Physical Settings of the Megaliths in the Western Ghats Region of Kerala: A Study Based on Observations of Iron Age Burial Sites in the Malampuzha Reservoir Region and its Peripheries

Sree Neelakanta Government Sanskrit College, India

The Western Ghats region of Kerala possesses a diversity of megalithic and burial mounds dating from the early Iron Age (c. 800 BC) onwards. Research in the last four years in the Malampuzha reservoir area of the Western Ghats (known as Vadamala Hills) in the Palakkad district of Kerala has identified more than a dozen of these archaeological sites, and more than 200 monuments. They consist of megalithic urn, dolmenoid and cist burials, dolmens, cairn circles and stone circles, often clustered together. The burial monuments are generally found on the tops and slopes of hills. Settlements have yet to be identified in the region, but evidence of artisanal activity has been recovered.

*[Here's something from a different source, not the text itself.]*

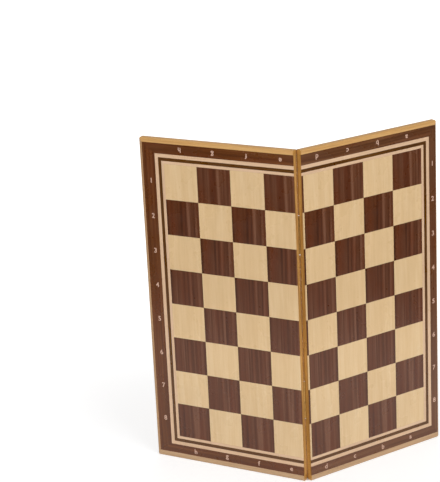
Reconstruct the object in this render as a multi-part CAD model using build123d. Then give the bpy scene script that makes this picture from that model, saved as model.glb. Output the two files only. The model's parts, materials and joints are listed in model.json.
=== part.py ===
from build123d import *
import os
from math import cos, radians, sin

# A thin folding chess board of two veneered leaves, standing on edge, half folded like an open book
# with its playing faces outside. Millimetres and degrees. +Z runs up along the fold, the fold points
# to -Y, and the origin is on the table under the middle of the board's box.
#
# Each leaf is laid out flat first, in the plane of the open board: X runs away from the fold, the
# hinge pins lie on the Z axis, and depths are counted from the playing face towards the underside.

# The leaf: a panel core, a veneer on each side, and solid lipping round three edges. The saw that
# parted the leaves ran beside the middle line, and the outer lippings differ a little in width.
LEAF_WIDTHS = {"left": 196.8, "right": 194.4}
LEAF_HEIGHT = 400.0
LEAF_THICKNESS = 8.4
VENEER = 0.6
OUTER_LIPPINGS = {"left": 3.8, "right": 1.9}
TOP_LIPPING = 5.3
BOTTOM_LIPPING = 7.0
ARRIS_RADIUS = 1.9
CORNER_RADIUS = 2.0

# The fold: each leaf is turned this far out of the plane of the open board, and the sawn edges
# all but touch, with the pins' axis in the plane of the undersides
LEAF_TURN = 30.8
EDGE_CLEARANCE = 0.005
PIVOT_PROUD = 0.005

# The chequered field: ranks from the top, and the width left of each file from the fold outwards,
# with a sliver of one file on the right leaf
SQUARE = 42.6
RANKS = 8
FIELD_BELOW_TOP = 29.4
WHOLE_FILES = [SQUARE] * 3
FILES = {
    "left": [37.3] + WHOLE_FILES,
    "right": [2.0, 41.1] + WHOLE_FILES,
}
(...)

Architectural features of the Malampuzha burial structures are similar to those found in other megalithic sites recorded in Tamil Nadu and Karnataka. The sites in the Malampuzha reservoir area are in a state of decline, with more than half the sites submerged under water for the greater part of the year. In this presentation, I discuss the new megalithic discoveries at Malampuzha, their significance for understanding the spatial and temporal distribution of Iron Age burial structures in southern India, and what this means in terms of our understanding of societal complexity during the Iron Age in the Kerala region.